Tilicho Lake is a lake located in the Manang district of Nepal, 55 kilometers from the city of Pokhara. It is situated at an altitude of 4,919 meters in the Annapurna range of the Himalaya and is sometimes called the highest lake for its size in the world, even though there are lakes at higher altitudes. Tilicho lake is fascinating, enchanting, breathtaking, picturesque stuff in the Annapurna region. The glaciers melt from the Tilicho and the Annapurna Range and get collected at the lake. The lake is made from a collection of the glacier around the lake. 

There is no aquatic organism that has been recorded in the lake. Due to the high altitude and cold climate, the place is not the best habitat for the animals i.e aquatic animals. Tilicho Lake is the destination of one of the most popular side hikes of the Annapurna circuit trek. The hike takes an additional 3–4 days. There is no need for camping equipment, as new lodges have been built between Manang and the lake. The final approach to the lake is done in a day hike from the lodge at Tilicho Base Camp.

Trekkers attempting the Annapurna Circuit route usually cross the watershed between Manang and Kali Gandaki valleys over the 5416 meters high Thorong La pass. The alternate route, skirting Tilicho Lake from the north, has been gaining popularity. This route is more demanding and requires at least one night of camping. There are no teahouses or lodges past the Tilicho Base Camp lodge some kilometers east of the lake and the next village of Thini Gaon in the Kali Gandaki valley. Most groups spend two nights between these places. There are two passes leading to Thini Gaon and Jomsom; Mesokanto La and Tilicho North pass known also as Tilicho "Tourist pass". These routes via Tilicho Lake are more often closed by snow than the higher Thorong La.

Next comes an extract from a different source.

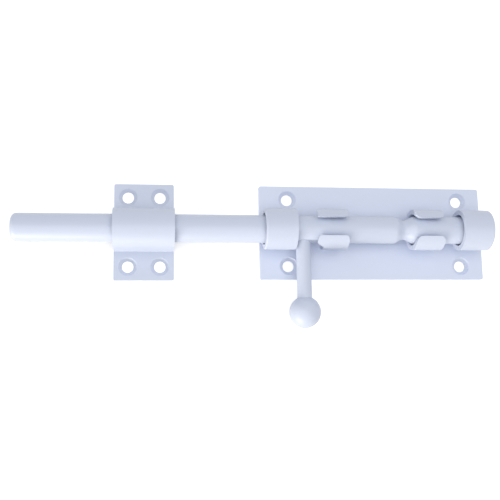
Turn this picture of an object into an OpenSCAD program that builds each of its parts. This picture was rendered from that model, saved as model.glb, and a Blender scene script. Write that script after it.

The best time to visit Tilicho lake is in the month of March to May and September to November. In these months, the lake melts you see the giant shadow of the surrounding mountains in the sparkling blue lake. The lake is frozen from December to April. The lake also has religious significance. Hindus believe that lake Tilicho is the sacred lake called KaK Bhusundi Lake mentioned in the epic Ramayana.